*The exercise*:
Write out the records below word for word, please.

*Data supplied*:
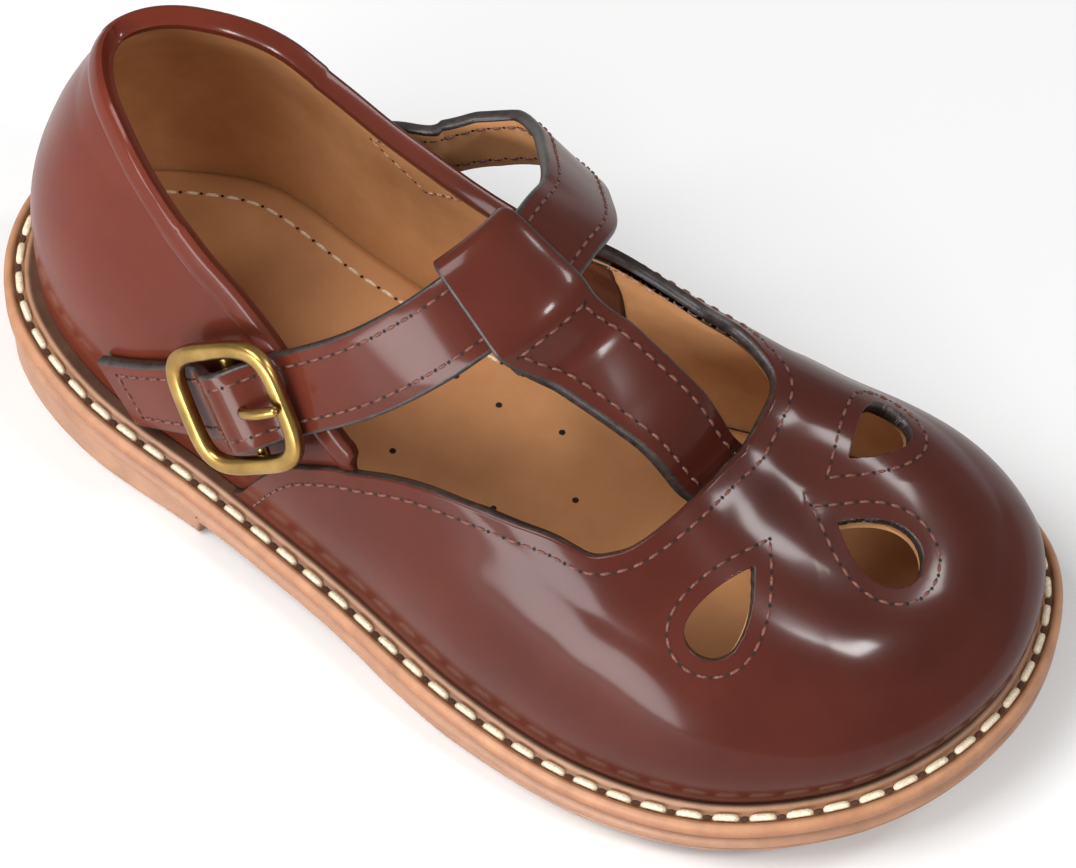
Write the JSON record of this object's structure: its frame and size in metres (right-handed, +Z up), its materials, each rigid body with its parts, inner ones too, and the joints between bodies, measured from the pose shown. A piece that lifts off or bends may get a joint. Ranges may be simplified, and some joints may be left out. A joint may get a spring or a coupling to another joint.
{
  "type": "shoe",
  "caption": "Child's closed-toe T-bar buckle shoe for the right foot: hollow leather upper with teardrop cut-outs, stitched welt and a low-heeled rubber sole.",
  "frame": {"origin": "centre of the bounding box on the floor under the shoe", "axes": "+X runs from the heel to the toe, +Y to the inner side of the foot, -Y to the buckled outer side, +Z up"},
  "size_m": [0.164, 0.077, 0.0699],
  "materials": {
    "sole_rubber": "satin tan rubber",
    "welt_rubber": "satin light tan rubber",
    "insole_leather": "matt tan leather",
    "upper_leather": "glossy dark red-brown leather",
    "buckle_brass": "polished brass"
  },
  "bodies": {
    "root": {"outsole": "sole_rubber", "welt": "welt_rubber", "insole": "insole_leather", "upper": "upper_leather", "t_bar": "upper_leather", "ankle_strap": "upper_leather", "buckle_tab": "upper_leather", "buckle_frame": "buckle_brass", "buckle_prong": "buckle_brass"}
  },
  "joints": []
}
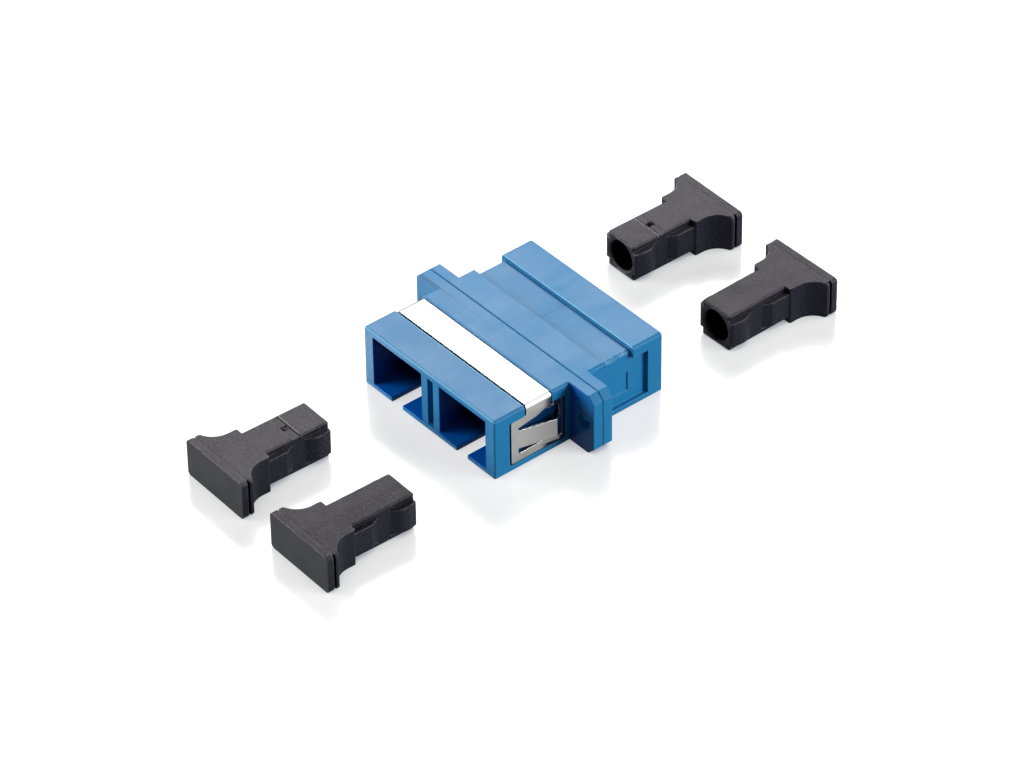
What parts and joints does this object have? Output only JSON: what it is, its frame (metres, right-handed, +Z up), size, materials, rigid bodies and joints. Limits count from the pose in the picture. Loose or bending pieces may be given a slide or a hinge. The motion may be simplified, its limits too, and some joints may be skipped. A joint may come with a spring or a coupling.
{
  "type": "duplex fibre adapter",
  "caption": "Blue two-port push-pull fibre adapter: split flanged housing, ears with screw holes, folded steel panel clip, latch inserts and sleeves inside, black dust plugs lying beside it.",
  "frame": {"origin": "middle of the two flange holes, on the flange face that a panel rests against", "axes": "+X across the flange, +Y along the ports away from the clip side, +Z up from the flat side with the keyways"},
  "size_m": [0.0344, 0.0834, 0.009],
  "materials": {
    "blue_plastic": "moulded satin blue",
    "insert_plastic": "moulded satin blue",
    "sleeve_ceramic": "ground white",
    "spring_steel": "bright rolled sheet",
    "black_plastic": "fine eroded black"
  },
  "bodies": {
    "root": {"front_housing": "blue_plastic", "rear_housing": "blue_plastic", "front_left_insert": "insert_plastic", "front_right_insert": "insert_plastic", "rear_left_insert": "insert_plastic", "rear_right_insert": "insert_plastic", "left_sleeve": "sleeve_ceramic", "right_sleeve": "sleeve_ceramic", "panel_clip": "spring_steel", "dust_plug_front_left": "black_plastic", "dust_plug_front_right": "black_plastic", "dust_plug_rear_left": "black_plastic", "dust_plug_rear_right": "black_plastic"}
  },
  "joints": []
}
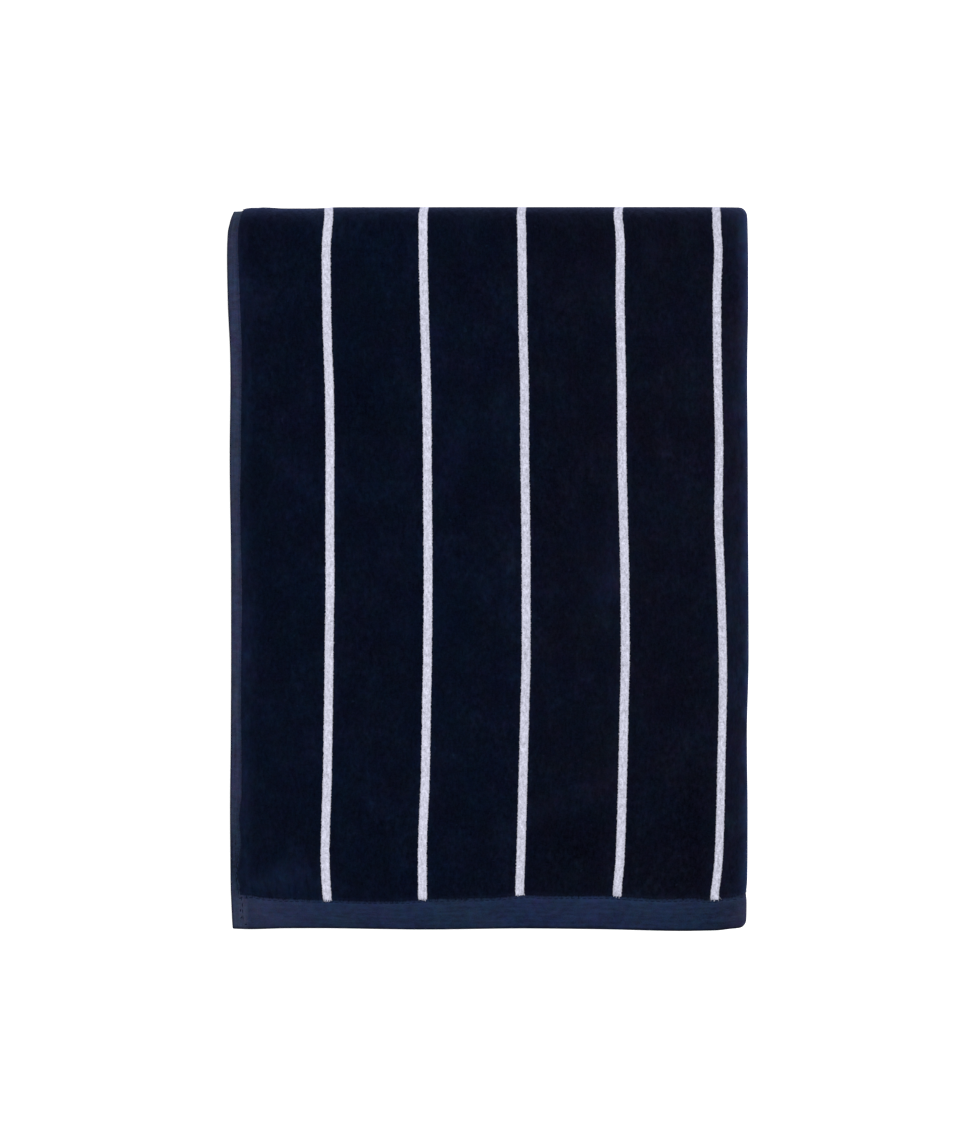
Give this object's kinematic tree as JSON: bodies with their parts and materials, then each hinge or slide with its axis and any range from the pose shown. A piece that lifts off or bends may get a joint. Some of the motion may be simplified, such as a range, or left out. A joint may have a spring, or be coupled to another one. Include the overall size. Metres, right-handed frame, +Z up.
{
  "type": "folded beach towel",
  "caption": "Striped velour beach towel, folded in three across and then in half and half again, lying flat.",
  "frame": {"origin": "middle of the folded towel, on the surface it rests on", "axes": "+X from the visible side hem to the right-hand fold, +Y from the visible end hem to the round bend, +Z up from the surface"},
  "size_m": [0.292, 0.4056, 0.0358],
  "materials": {
    "velour": "sheared cotton velour, very dark navy with thin off-white stripes along its length; hems flat-woven in slate blue"
  },
  "bodies": {
    "root": {"towel": "velour"}
  },
  "joints": []
}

*Output for this task*:
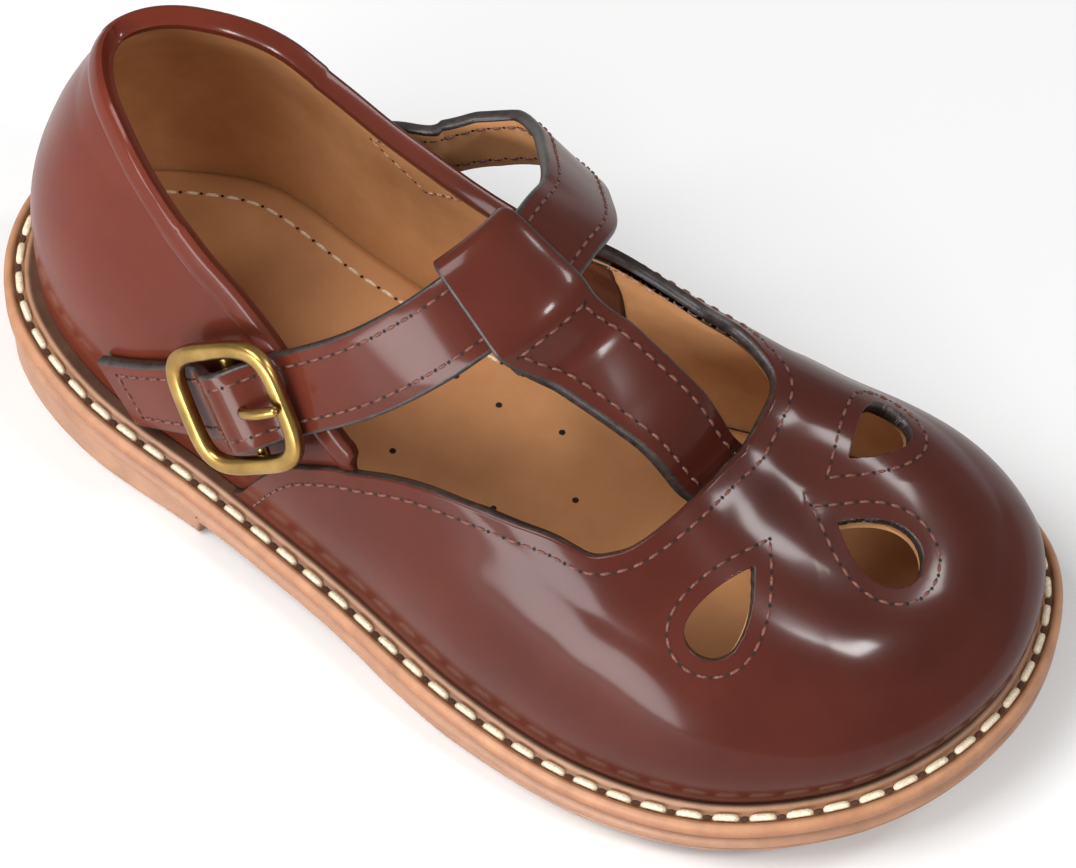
Write the JSON record of this object's structure: its frame and size in metres (right-handed, +Z up), its materials, each rigid body with its parts, inner ones too, and the joints between bodies, measured from the pose shown. A piece that lifts off or bends may get a joint. Ranges may be simplified, and some joints may be left out. A joint may get a spring or a coupling to another joint.
{
  "type": "shoe",
  "caption": "Child's closed-toe T-bar buckle shoe for the right foot: hollow leather upper with teardrop cut-outs, stitched welt and a low-heeled rubber sole.",
  "frame": {"origin": "centre of the bounding box on the floor under the shoe", "axes": "+X runs from the heel to the toe, +Y to the inner side of the foot, -Y to the buckled outer side, +Z up"},
  "size_m": [0.164, 0.077, 0.0699],
  "materials": {
    "sole_rubber": "satin tan rubber",
    "welt_rubber": "satin light tan rubber",
    "insole_leather": "matt tan leather",
    "upper_leather": "glossy dark red-brown leather",
    "buckle_brass": "polished brass"
  },
  "bodies": {
    "root": {"outsole": "sole_rubber", "welt": "welt_rubber", "insole": "insole_leather", "upper": "upper_leather", "t_bar": "upper_leather", "ankle_strap": "upper_leather", "buckle_tab": "upper_leather", "buckle_frame": "buckle_brass", "buckle_prong": "buckle_brass"}
  },
  "joints": []
}
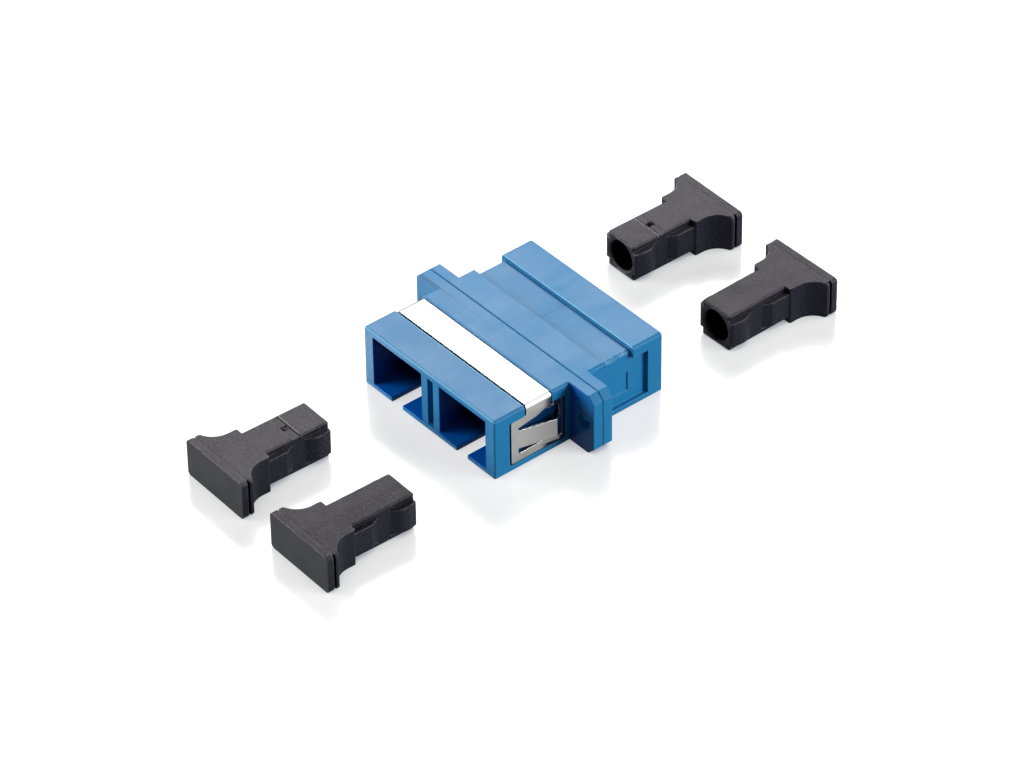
What parts and joints does this object have? Output only JSON: what it is, its frame (metres, right-handed, +Z up), size, materials, rigid bodies and joints. Limits count from the pose in the picture. Loose or bending pieces may be given a slide or a hinge. The motion may be simplified, its limits too, and some joints may be skipped. A joint may come with a spring or a coupling.
{
  "type": "duplex fibre adapter",
  "caption": "Blue two-port push-pull fibre adapter: split flanged housing, ears with screw holes, folded steel panel clip, latch inserts and sleeves inside, black dust plugs lying beside it.",
  "frame": {"origin": "middle of the two flange holes, on the flange face that a panel rests against", "axes": "+X across the flange, +Y along the ports away from the clip side, +Z up from the flat side with the keyways"},
  "size_m": [0.0344, 0.0834, 0.009],
  "materials": {
    "blue_plastic": "moulded satin blue",
    "insert_plastic": "moulded satin blue",
    "sleeve_ceramic": "ground white",
    "spring_steel": "bright rolled sheet",
    "black_plastic": "fine eroded black"
  },
  "bodies": {
    "root": {"front_housing": "blue_plastic", "rear_housing": "blue_plastic", "front_left_insert": "insert_plastic", "front_right_insert": "insert_plastic", "rear_left_insert": "insert_plastic", "rear_right_insert": "insert_plastic", "left_sleeve": "sleeve_ceramic", "right_sleeve": "sleeve_ceramic", "panel_clip": "spring_steel", "dust_plug_front_left": "black_plastic", "dust_plug_front_right": "black_plastic", "dust_plug_rear_left": "black_plastic", "dust_plug_rear_right": "black_plastic"}
  },
  "joints": []
}
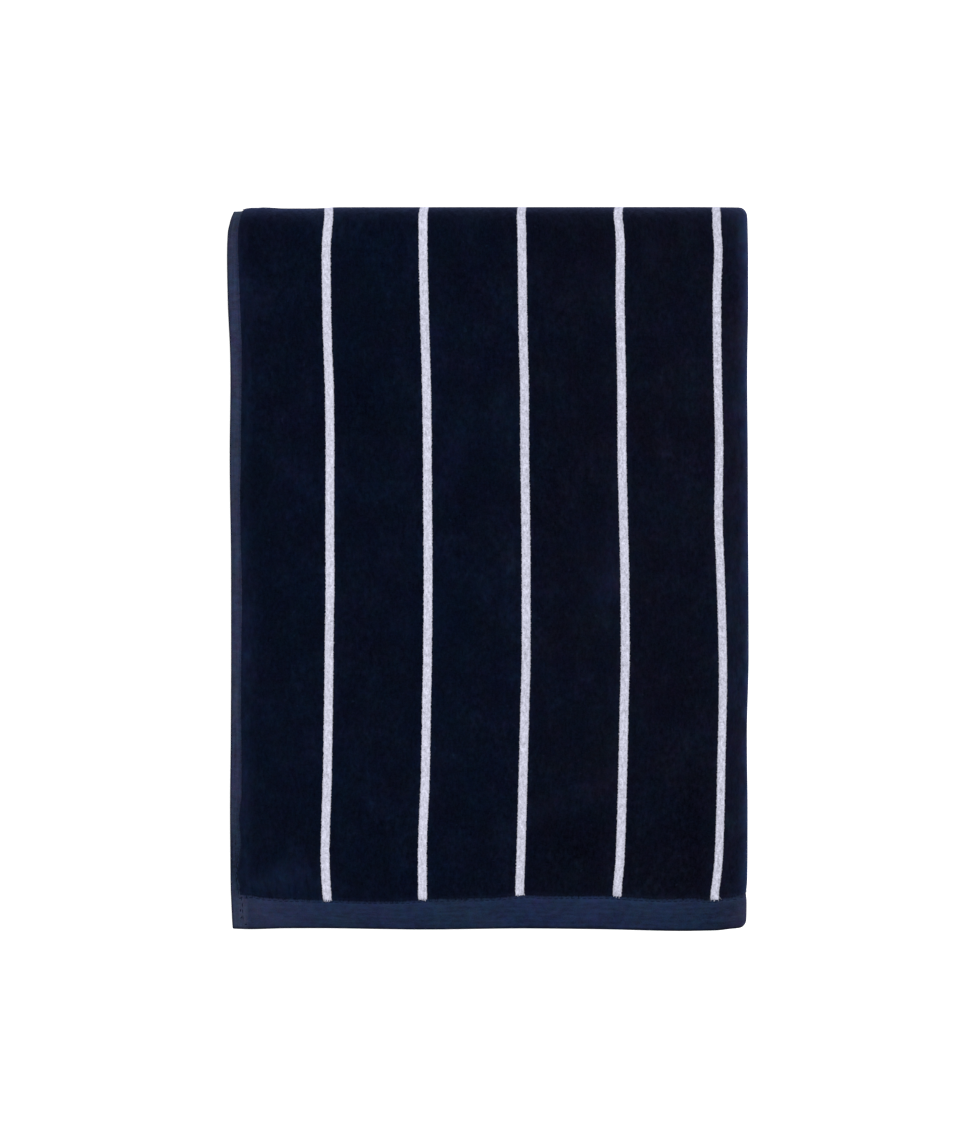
Give this object's kinematic tree as JSON: bodies with their parts and materials, then each hinge or slide with its axis and any range from the pose shown. A piece that lifts off or bends may get a joint. Some of the motion may be simplified, such as a range, or left out. A joint may have a spring, or be coupled to another one. Include the overall size. Metres, right-handed frame, +Z up.
{
  "type": "folded beach towel",
  "caption": "Striped velour beach towel, folded in three across and then in half and half again, lying flat.",
  "frame": {"origin": "middle of the folded towel, on the surface it rests on", "axes": "+X from the visible side hem to the right-hand fold, +Y from the visible end hem to the round bend, +Z up from the surface"},
  "size_m": [0.292, 0.4056, 0.0358],
  "materials": {
    "velour": "sheared cotton velour, very dark navy with thin off-white stripes along its length; hems flat-woven in slate blue"
  },
  "bodies": {
    "root": {"towel": "velour"}
  },
  "joints": []
}